Which future for the Hurunui? Combining choice analysis with stakeholder consultation
Marsh, D. & Philips, Y. (2012). Which future for the Hurunui? Combining choice analysis with stakeholder consultation. (Department of Economics Working Paper Series, Number 17/12). Hamilton, New Zealand: University of Waikato.
Permanent Research Commons link: https://hdl.handle.net/10289/7748
The future of the Hurunui River and its catchment has been hotly contested between those who seek to store and/or divert water from the river in order to increase agricultural production and those who would like to see the river undeveloped and the quality of natural resources in the river and catchment improved.

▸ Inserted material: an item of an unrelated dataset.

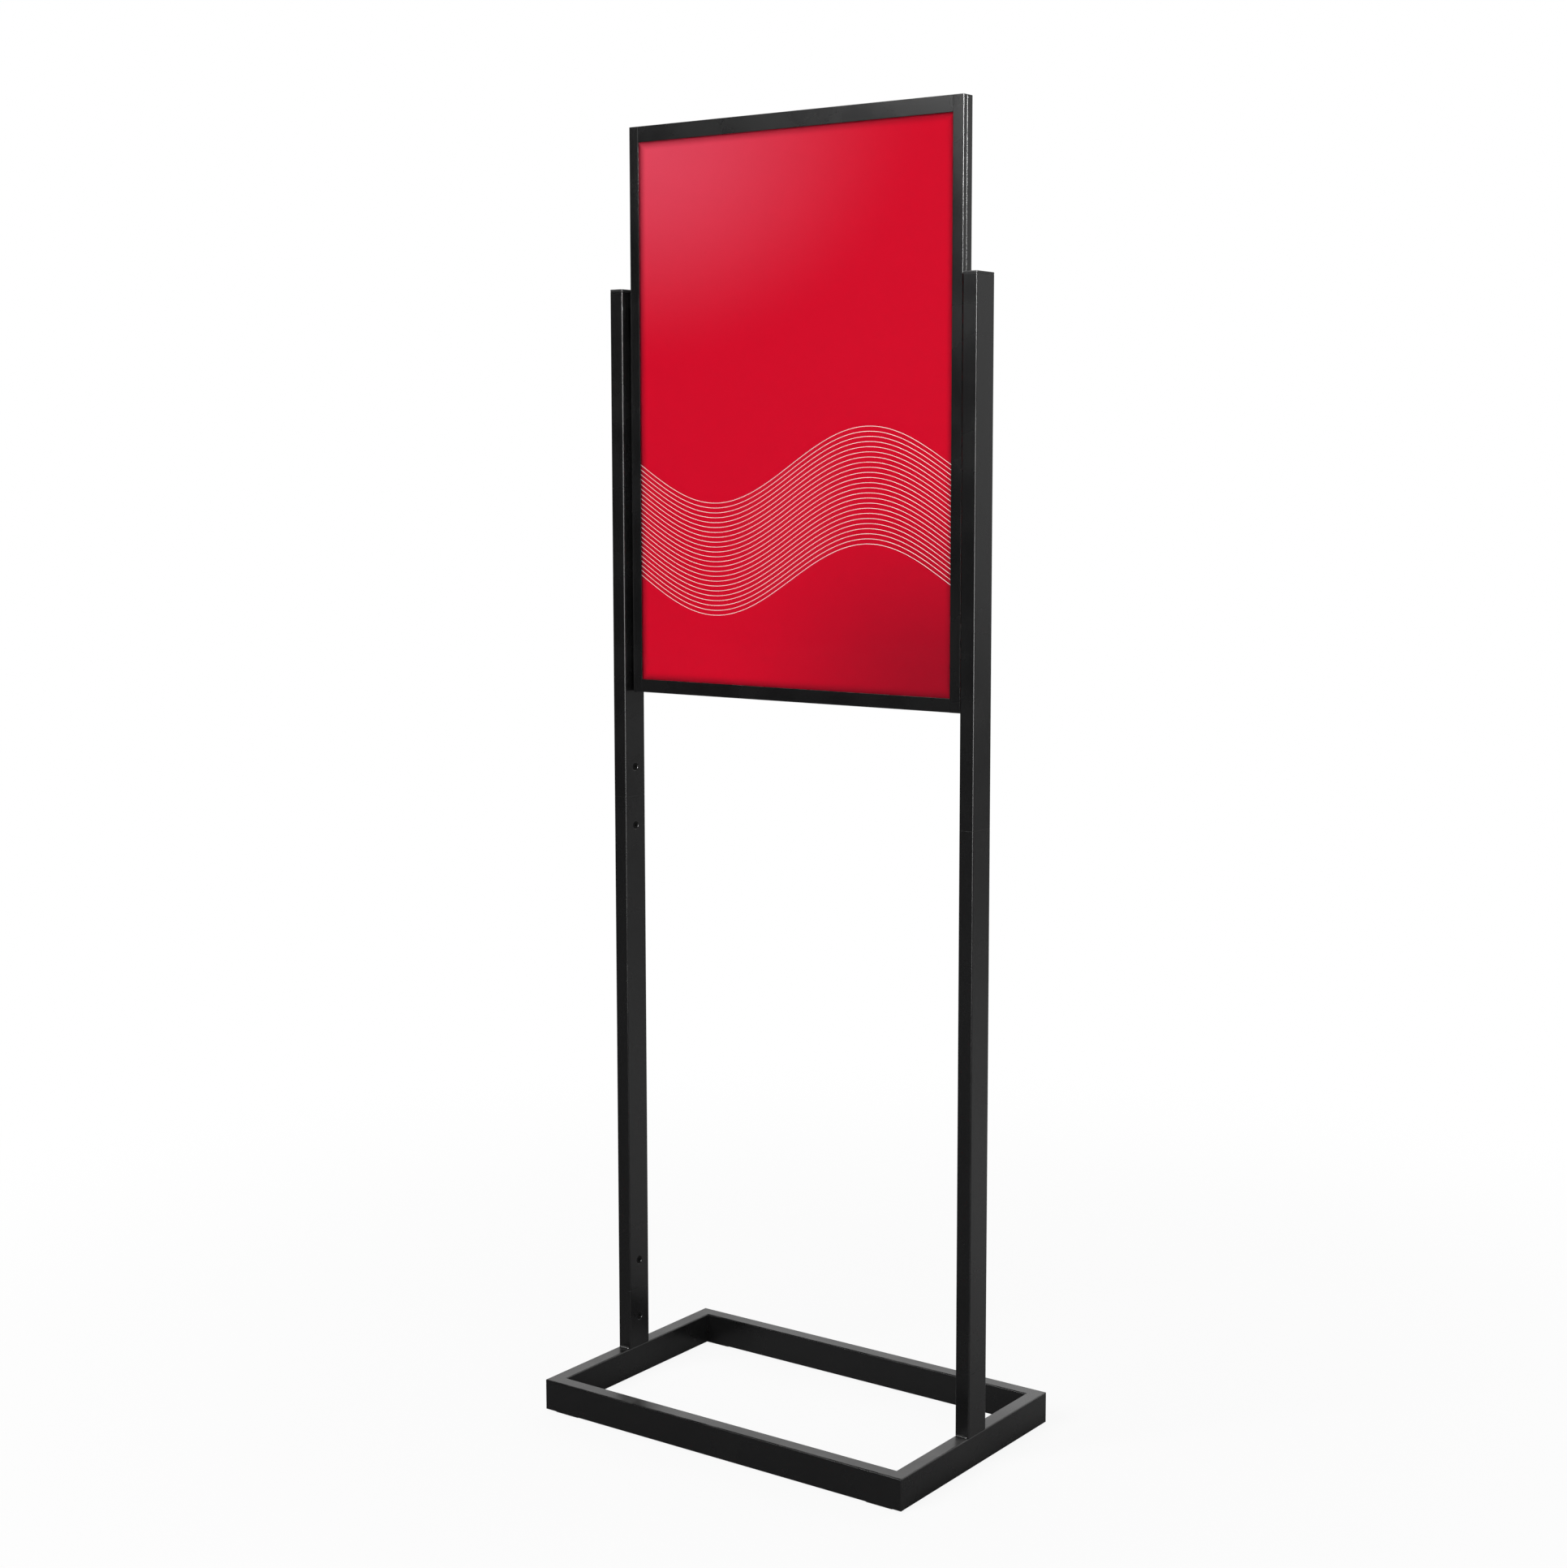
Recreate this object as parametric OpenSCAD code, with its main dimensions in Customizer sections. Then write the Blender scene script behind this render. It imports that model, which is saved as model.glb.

The Canterbury Regional Council wished to develop an approach to manage catchment nutrient loads across the region in order to achieve the objectives of its Natural Resources Regional Plan (NRRP) for water quality and aquatic habitats. Our approach, combining stakeholder consultation with choice analysis, was developed and tested in the Hurunui catchment in 2010-2011. The policy objective of the choice experiment was to describe and quantify the preferences of Canterbury Region residents with respect to existing conditions (the status quo) and potential future land use and water quality scenarios for the catchment. It was envisaged that this quantitative information on preferences across the region would be used by policy makers at the same time as they considered the outcomes of the stakeholder deliberative process. At the conclusion of the consultation process there was ‘general acceptance’ of a future development strategy for the Hurunui catchment that would maintain water quality in the main river at 2005-2009 levels while improving the tributaries to 1990-1995 water quality. Results from the choice experiment are broadly supportive of this approach. Canterbury region residents would require substantial compensation (mean $244-$315 per household per year) before they would accept a decline in water quality in the main river or in the tributaries. Willingness to pay for improvements in the main river is lower with a mean of $25-$33 per house hold per year.